### Records shown
____________________
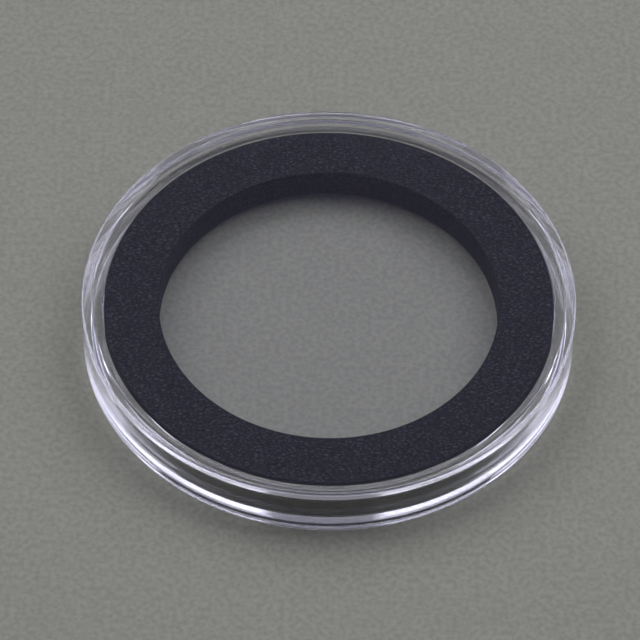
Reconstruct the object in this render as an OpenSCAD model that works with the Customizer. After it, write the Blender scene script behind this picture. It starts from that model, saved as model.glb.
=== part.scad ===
// Ring-type coin capsule: a clear lid and a clear base press together over a foam
// ring that grips one coin by its edge. Millimetres. +Z is the axis of revolution,
// and the capsule stands on the foot rim of the base at z = 0.

/* [Capsule] */
// Outside diameter of both shells
capsule_d = 55.2; // [52:0.1:60]
// Height of the closed capsule, over both raised rims
capsule_h = 6.6; // [6.2:0.1:9]
// Thickness of the clear window of the base
base_window_t = 0.85; // [0.7:0.05:1.2]
// Thickness of the clear window of the lid
lid_window_t = 1.4; // [0.7:0.05:1.6]
// Radial width of the raised rims, and thickness of the wall under them
rim_w = 1.15; // [1:0.05:1.5]
// Height of each raised rim above its window
rim_h = 0.25; // [0.2:0.05:0.5]
// Rounding of the outer edge of each rim
rim_r = 0.3; // [0.1:0.05:0.5]

/* [Press fit] */
// Height of the flange of the base, up to the seam
flange_h = 0.8; // [0.75:0.05:1.1]
// Thickness of the upright tongue on the base, at its root
tongue_t = 1.1; // [0.8:0.05:1.3]
// Draft of the inner face of the tongue, in degrees, which lets the ring slip in
tongue_draft = 1.5; // [0:0.5:3]
// Gap between the top of the tongue and the window of the lid
tongue_gap = 0.2; // [0.1:0.05:0.5]
// Radial gap between the tongue and the wall of the lid
fit_gap = 0.04; // [0.02:0.01:0.1]
// Gap between the wall of the lid and the base, at the seam
seam_gap = 0.05; // [0.02:0.01:0.2]
// Rounding of the two edges that meet at the seam
seam_r = 0.15; // [0.05:0.05:0.3]
// Lead-in chamfer that starts the tongue into the lid
lead_in = 0.2; // [0.1:0.05:0.4]

/* [Foam ring] */
// Diameter of the hole that grips the coin
coin_d = 38; // [30:0.1:45]
// Radial gap between the ring and the root of the tongue
ring_gap = 0.15; // [0.05:0.05:0.3]
// Gap between the ring and each window
ring_face_gap = 0.05; // [0.02:0.01:0.2]

/* [Gate mark] */
// Width of the flat left where the moulding gate was cut off the lid
gate_w = 1.4; // [0.5:0.1:3]
// Height of that flat
gate_h = 0.7; // [0.4:0.05:0.9]
// Depth of that flat below the round outer wall
gate_depth = 0.08; // [0.02:0.01:0.2]
// Direction of the gate mark, in degrees about the axis from +X
gate_azimuth = -21; // [-180:1:180]

/* [Hidden] */
$fn = 180;

// Radii, from the outside in
wall_out_r = capsule_d / 2;
wall_in_r = wall_out_r - rim_w;
tongue_out_r = wall_in_r - fit_gap;
tongue_in_r = tongue_out_r - tongue_t;
ring_out_r = tongue_in_r - ring_gap;

// Heights, from the foot up
base_face_z = rim_h + base_window_t;
seam_top_z = flange_h + seam_gap;
lid_top_z = capsule_h - rim_h;
lid_face_z = lid_top_z - lid_window_t;
tongue_top_z = lid_face_z - tongue_gap;
tongue_top_in_r = tongue_in_r + (tongue_top_z - base_face_z) * tan(tongue_draft);

inner_rim_r = 0.1;
arc_steps = 6;
cut_margin = 1;

// Points along the rounding of radius r about centre c, from angle a0 to angle a1
function arc(c, r, a0, a1) =
    [for (i = [0:arc_steps]) let (a = a0 + (a1 - a0) * i / arc_steps) c + r * [cos(a), sin(a)]];

// Base half-section: window, foot rim, flange up to the seam, and the tongue
base_profile = concat(
    [[0, rim_h], [wall_in_r, rim_h]],
    arc([wall_in_r + inner_rim_r, inner_rim_r], inner_rim_r, 180, 270),
    arc([wall_out_r - rim_r, rim_r], rim_r, 270, 360),
    arc([wall_out_r - seam_r, flange_h - seam_r], seam_r, 0, 90),
    [
        [tongue_out_r, flange_h],
        [tongue_out_r, tongue_top_z - lead_in],
        [tongue_out_r - lead_in, tongue_top_z],
        [tongue_top_in_r, tongue_top_z],
        [tongue_in_r, base_face_z],
        [0, base_face_z]
    ]
);

// Lid half-section: window, top rim, and the wall that slips down over the tongue
lid_profile = concat(
    [[0, lid_face_z], [wall_in_r, lid_face_z], [wall_in_r, seam_top_z + lead_in], [wall_in_r + lead_in, seam_top_z]],
    arc([wall_out_r - seam_r, seam_top_z + seam_r], seam_r, 270, 360),
    arc([wall_out_r - rim_r, capsule_h - rim_r], rim_r, 0, 90),
    arc([wall_in_r + inner_rim_r, capsule_h - inner_rim_r], inner_rim_r, 90, 180),
    [[wall_in_r, lid_top_z], [0, lid_top_z]]
);

// Block that shaves the gate flat off the outer wall, just under the top rim
module gate_cut() {
    rotate(gate_azimuth)
        translate([wall_out_r - gate_depth, -gate_w / 2, capsule_h - rim_r - gate_h])
            cube([cut_margin, gate_w, gate_h]);
}

module bottom_shell() {
    color([0.80, 0.84, 0.88, 0.35])
        rotate_extrude()
            polygon(base_profile);
}

module top_shell() {
    color([0.86, 0.89, 0.94, 0.35])
        difference() {
            rotate_extrude()
                polygon(lid_profile);
            gate_cut();
        }
}

module foam_ring() {
    color([0.10, 0.10, 0.12])
        translate([0, 0, base_face_z + ring_face_gap])
            difference() {
                cylinder(r = ring_out_r, h = lid_face_z - base_face_z - 2 * ring_face_gap);
                translate([0, 0, -cut_margin])
                    cylinder(d = coin_d, h = capsule_h + 2 * cut_margin);
            }
}

bottom_shell();
top_shell();
foam_ring();
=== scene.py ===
"""Ring-type coin capsule: a clear lid and a clear base around a black foam ring.

The CAD frame gives the overall sizes. The shells are turned here again as fine, exactly shaded
meshes, because clear plastic shows every facet, and the ring gets its grained skin.
Lengths are in metres, and a half-section is drawn as (radius, height) about the Z axis.
"""

import math

import bpy
import numpy as np
from mathutils import Matrix, Vector, noise


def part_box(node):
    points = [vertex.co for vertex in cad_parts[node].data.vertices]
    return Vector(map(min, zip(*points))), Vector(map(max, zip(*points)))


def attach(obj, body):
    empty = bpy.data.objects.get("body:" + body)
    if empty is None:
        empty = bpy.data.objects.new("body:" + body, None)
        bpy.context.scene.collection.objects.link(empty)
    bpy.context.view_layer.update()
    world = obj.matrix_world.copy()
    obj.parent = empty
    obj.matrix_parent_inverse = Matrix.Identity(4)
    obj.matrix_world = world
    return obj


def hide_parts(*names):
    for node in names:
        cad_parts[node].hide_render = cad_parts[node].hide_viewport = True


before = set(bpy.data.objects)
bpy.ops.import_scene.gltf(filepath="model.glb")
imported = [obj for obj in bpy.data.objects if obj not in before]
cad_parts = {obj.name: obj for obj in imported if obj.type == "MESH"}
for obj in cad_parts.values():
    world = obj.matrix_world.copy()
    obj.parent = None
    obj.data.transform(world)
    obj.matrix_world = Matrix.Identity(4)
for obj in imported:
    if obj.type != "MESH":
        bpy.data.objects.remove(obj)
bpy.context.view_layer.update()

MM = 0.001

# Sizes that the CAD boxes give
_, BASE_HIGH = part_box("bottom_shell")
LID_LOW, LID_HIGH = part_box("top_shell")
RING_LOW, RING_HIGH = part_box("foam_ring")
WALL_OUT_R = LID_HIGH.x
CAPSULE_H = LID_HIGH.z
SEAM_TOP_Z = LID_LOW.z
TONGUE_TOP_Z = BASE_HIGH.z
RING_OUT_R = RING_HIGH.x

# Sizes of the mouldings that the boxes don't give, as in the CAD source
RIM_W = 1.15 * MM
RIM_H = 0.25 * MM
RIM_R = 0.3 * MM
INNER_RIM_R = 0.1 * MM
BASE_WINDOW_T = 0.85 * MM
LID_WINDOW_T = 1.4 * MM
SEAM_GAP = 0.05 * MM
SEAM_R = 0.15 * MM
LEAD_IN = 0.2 * MM
FIT_GAP = 0.04 * MM
TONGUE_T = 1.1 * MM
TONGUE_DRAFT = math.radians(1.5)
COIN_R = 19.0 * MM

WALL_IN_R = WALL_OUT_R - RIM_W
TONGUE_OUT_R = WALL_IN_R - FIT_GAP
TONGUE_IN_R = TONGUE_OUT_R - TONGUE_T
FLANGE_H = SEAM_TOP_Z - SEAM_GAP
BASE_FACE_Z = RIM_H + BASE_WINDOW_T
LID_TOP_Z = CAPSULE_H - RIM_H
LID_FACE_Z = LID_TOP_Z - LID_WINDOW_T

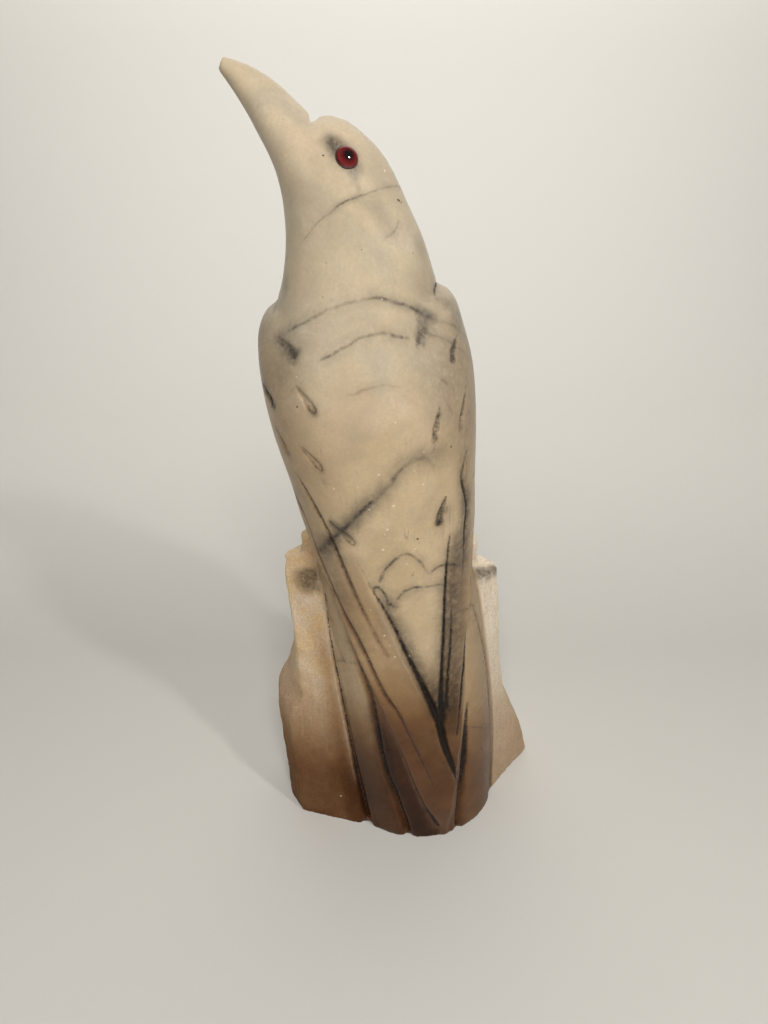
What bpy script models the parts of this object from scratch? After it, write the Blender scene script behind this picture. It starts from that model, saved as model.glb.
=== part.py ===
"""A bird with a long beak, perched upright on a rough stump, carved from one block of alabaster.

Units are metres and +Z is up. The origin is the middle of the stump's underside. The bird's back is
towards -Y, and its head is turned to its left, so the beak points towards -X. The form is drawn in
millimetres for a carving DRAWN_HEIGHT high, and one scale takes it to CARVING_HEIGHT. The glass eyes
are bought beads, so their sizes are their own.
"""
import math

import bmesh
import bpy
from mathutils import Vector

# Driving dimensions, in metres
CARVING_HEIGHT = 0.240
EYE_DIAMETER = 0.0056
EYE_THICKNESS = 0.0034
EYE_DOME = 0.0011
EYE_CLEARANCE = 0.0003

# Driving dimensions of the figure, in millimetres on a carving DRAWN_HEIGHT high
DRAWN_HEIGHT = 240.8
STUMP_LEFT_HEIGHT = 100.5
STUMP_RIGHT_HEIGHT = 94.5
STUB_LEFT_HEIGHT = 107.5
STUB_RIGHT_HEIGHT = 103.5
STUB_FOOT = 60.0
LEFT_SHOULDER_HEIGHT = 183.8
RIGHT_SHOULDER_HEIGHT = 187.9
LEFT_SHOULDER_ROUND = 9.0
RIGHT_SHOULDER_ROUND = 4.4
NAPE_LEFT_DEGREES = 80.0
NAPE_RIGHT_DEGREES = 62.0
NAPE_SOFT_DEGREES = 34.0
NAPE_FADE_START = 158.0
MANTLE_SUNK = -0.6
MANTLE_ROOT = -5.0
TOE_RADIUS = 2.1
TOE_SPREAD = 3.2
FOOT_SPREAD = 21.0
FEET_MIDDLE = -5.0

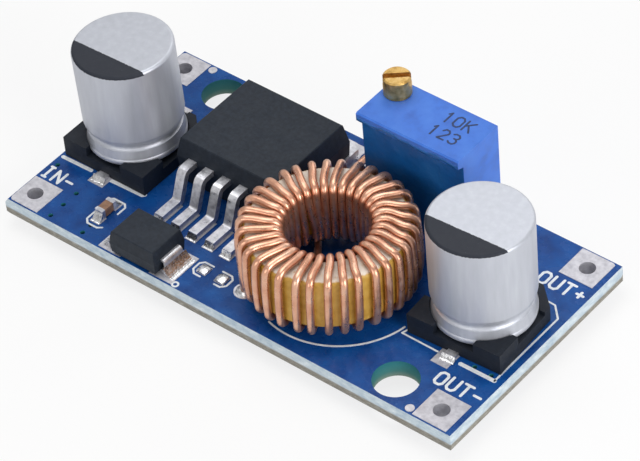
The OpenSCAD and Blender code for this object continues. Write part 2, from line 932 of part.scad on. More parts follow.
____________________
### To do
Repeat, word for word, only the lines from the line holding "the top rim" through the line holding "for node in", with both of those lines included.

### Exercise answer
// Block that shaves the gate flat off the outer wall, just under the top rim
module gate_cut() {
    rotate(gate_azimuth)
        translate([wall_out_r - gate_depth, -gate_w / 2, capsule_h - rim_r - gate_h])
            cube([cut_margin, gate_w, gate_h]);
}

module bottom_shell() {
    color([0.80, 0.84, 0.88, 0.35])
        rotate_extrude()
            polygon(base_profile);
}

module top_shell() {
    color([0.86, 0.89, 0.94, 0.35])
        difference() {
            rotate_extrude()
                polygon(lid_profile);
            gate_cut();
        }
}

module foam_ring() {
    color([0.10, 0.10, 0.12])
        translate([0, 0, base_face_z + ring_face_gap])
            difference() {
                cylinder(r = ring_out_r, h = lid_face_z - base_face_z - 2 * ring_face_gap);
                translate([0, 0, -cut_margin])
                    cylinder(d = coin_d, h = capsule_h + 2 * cut_margin);
            }
}

bottom_shell();
top_shell();
foam_ring();
=== scene.py ===
"""Ring-type coin capsule: a clear lid and a clear base around a black foam ring.

The CAD frame gives the overall sizes. The shells are turned here again as fine, exactly shaded
meshes, because clear plastic shows every facet, and the ring gets its grained skin.
Lengths are in metres, and a half-section is drawn as (radius, height) about the Z axis.
"""

import math

import bpy
import numpy as np
from mathutils import Matrix, Vector, noise


def part_box(node):
    points = [vertex.co for vertex in cad_parts[node].data.vertices]
    return Vector(map(min, zip(*points))), Vector(map(max, zip(*points)))


def attach(obj, body):
    empty = bpy.data.objects.get("body:" + body)
    if empty is None:
        empty = bpy.data.objects.new("body:" + body, None)
        bpy.context.scene.collection.objects.link(empty)
    bpy.context.view_layer.update()
    world = obj.matrix_world.copy()
    obj.parent = empty
    obj.matrix_parent_inverse = Matrix.Identity(4)
    obj.matrix_world = world
    return obj


def hide_parts(*names):
    for node in names:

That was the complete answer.